Geçen hafta amerikadan gelen bir arkadaşımın eşi sayesinde birkaç mıknatısa sahip oldum. Böylelikle epeydir kafamda olan bir projeyi hayata geçirebildim.
Öncelikle son gitarımın manyetiklerinden hiç memnun değildim. Seymour Duncan Livewire Metal set vardı. Hani "ölümüne metal" hayat felsefem değil ve çok yönlü olabilen şeyleri seviyorum köprü için. Yoksa sert metal yapıyor olan için sapık bir set bu LW Metal. Ama o kaçınamadığınız kompresyon ve muazzam çıkış beni benden aldı ki ben çıkışı daha yüksek başka bir manyetik bilmiyorum. EMG'lerden filan bile, aklımda kaldığı kadarıyla, daha yüksek.
Elimde RG550'den çıkmaz bir V7 vardı. Eski üst RG'lerin sapında kullanılan bir manyetik. Yıllardır kullanılır ama kendi içinde dönemleri var bunların da. 9K ile 10K'nın az latında dolanıyorlar. Bendeki daha az sarımlı olan dönemden aslında ama benim ölçümüm 9,5K'nın az daha üzeriydi yanlış hatırlamıyorsam. Hafif mismatched bobinli idi hatta ama tekrar bakmam lazım, ezbere konuşup yanlış bilgi vermeyeyim. Bobindeki tellerin kapladığı hacmin dc direncine ilişkilendirerek bir tahminde bulunmam gerekirse AWG42 telle sarılmış derim. Mıknatıs olarak ince (normal alnico kalınlığı veya çok az daha incesi) seramik var.
Normalde sap manyetiği ve sapta cidden sevmiyorum bu manyetiği. Netlik sorunu bu V7/V8 manyetiklerin en büyük sorunu zira. Ibanez yıllarca neden kastı bunlarda anlamıyorum da ki V1 ve V8 kağıt üzerinde bunlara yakın olmasına rağmen, bence, daha iyi manyetikler.
Aklımdaki ise bu manyetiği biraz çekip çevirdikten sonra köprüde kullanmaktı. Aslında bu haliyle de denemek fena olmazdı da neyse. İlk iş olarak nihai yüzey işlemine girmemiş (roughcast) alnico 2 mıknatıs yerleştirmek oldu. Mıknatıslar şarjlı geldi ama diğer mıknatıslarla etkileşim olmuştr, sıcak/soğuk olmuştur filan diye tekrar şarjladım. Tam şarjlı olarak girdiler aletin içine. Bu arada manyetiği içindeki koca parafin yığınlarını (gerçi asla bir epiphone seviyesinde değil. Onlardaki durum korkunç seviyede) da söktüm. Manyetiği birleştirirken de, biraz daha az köşeli, yuvarlak hatlı bir ton için Duncanlardan söktüğüm, standart paf tipi vidalı kutup başlarını taktım.

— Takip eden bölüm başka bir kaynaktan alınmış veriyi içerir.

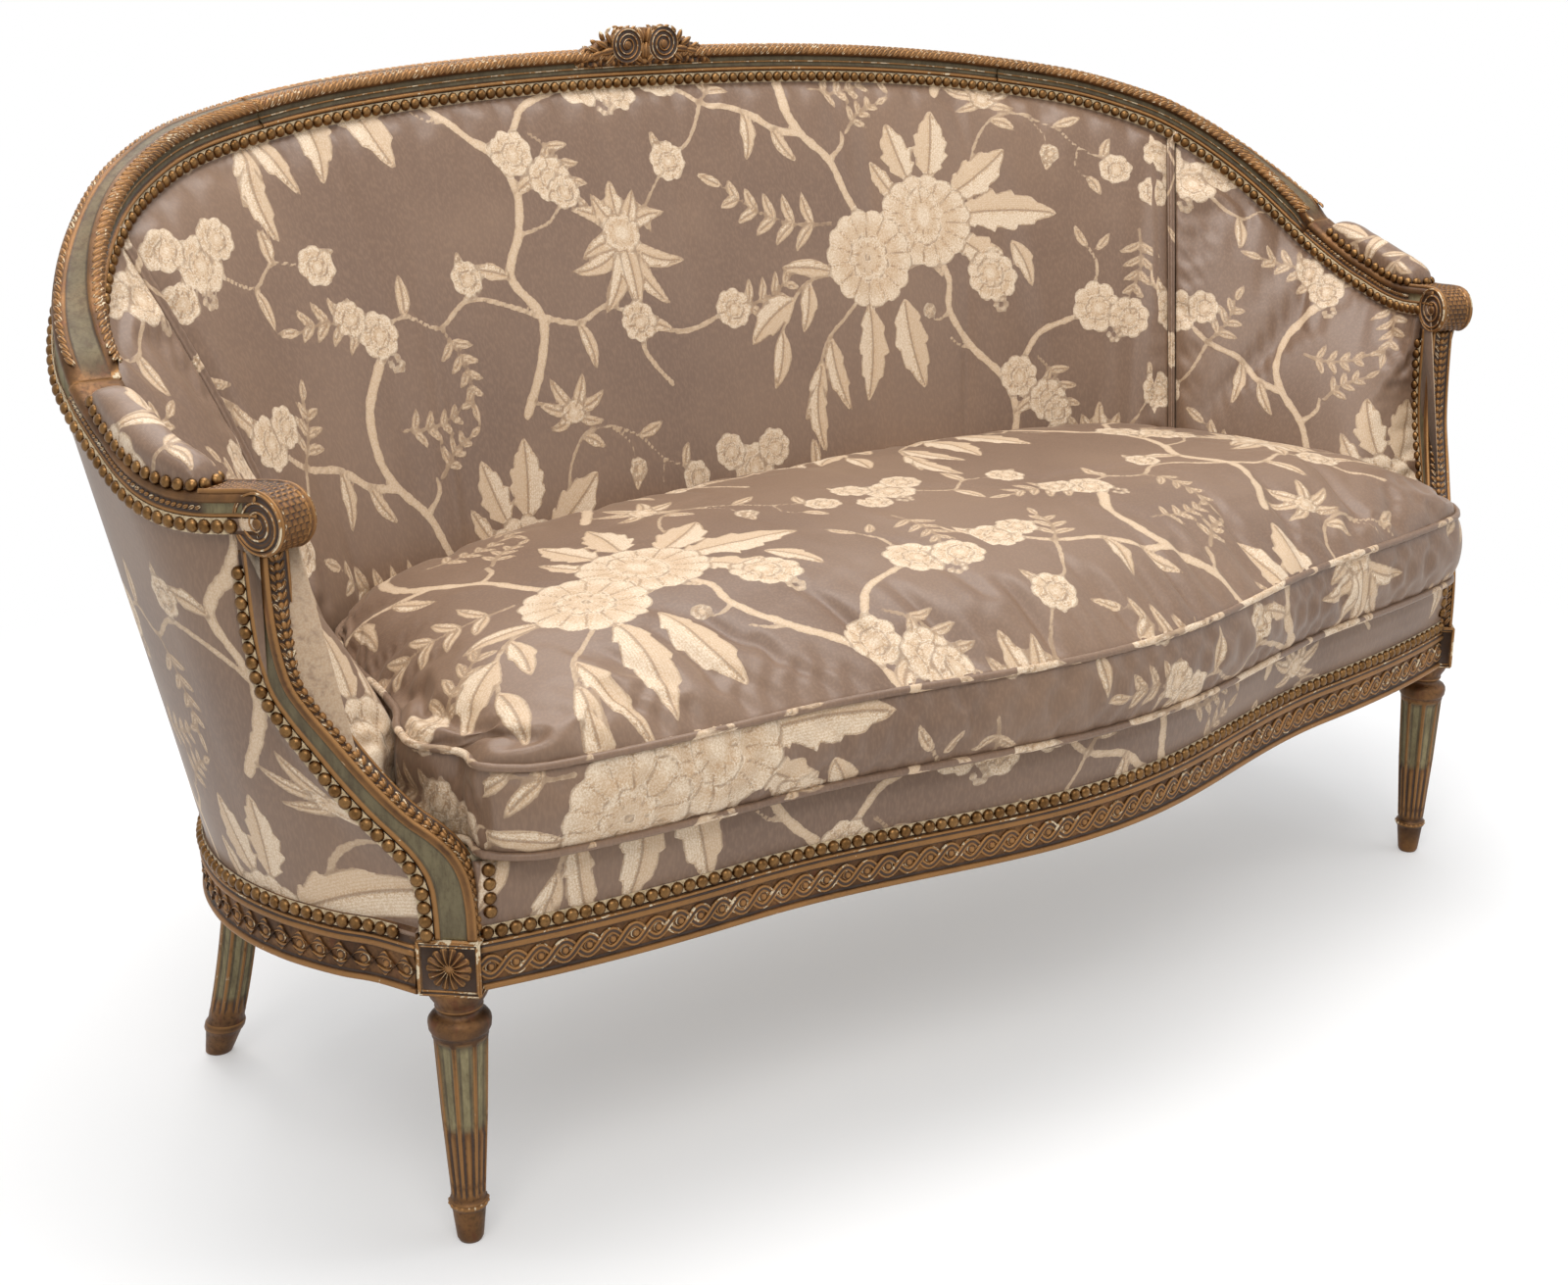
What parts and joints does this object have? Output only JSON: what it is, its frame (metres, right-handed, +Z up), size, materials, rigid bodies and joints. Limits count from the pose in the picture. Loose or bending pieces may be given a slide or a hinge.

Sonuç? Sapta hiç sevmediğim şeye, bu değişikliklerden sonra köprüde bayıldım. Bugüne kadarki en iyi köprü manyetiği filan değil ama eski/yeni hali arasındaki fark itibariyle değişim çok güzel oldu. Daha önce V1'e aynı şekilde yaptığım modifikasyonu yazmış ve EVH demiştim kısaca. Hah, bu o kadar EVH değil mesela. Gainli Marshall sularında kahverengine bürünüyor bu da ama o kadar EVH değil duyduğum. Ama özellikle midleri çok tatlı bu manyetiğin. Hem dengeli, hem de kulak tırmalamıyor. Baslar net ama A2'den beklendiği gibi üzere sıkı değil. Ancak mesela custom custom'daki kadar gevşek/sünger de değil. Tizler ise yuvarlak ama belirgin.
Bu arada saptaki Gibson 490T ile de fena olmadılar. Sadece 490T (bu arada gibson'ın manyetik kodlarına gıcık oluyorum, İstanbul otobüs numarası gibi değil mi yahu?) azıcık bir şey kapalı kalıyor. Normal zira o da bir köprü manyetiği, A2 mıknatıslı ve 8 küsur K direnç değeri var filan. Alında onu da A3 ile mi değiştirsem diye düşünsem de bu yol paralarıyla, bu yeni vergilerle kısa vadede tekrar ne zaman girerim mıknatıs işine meçhul.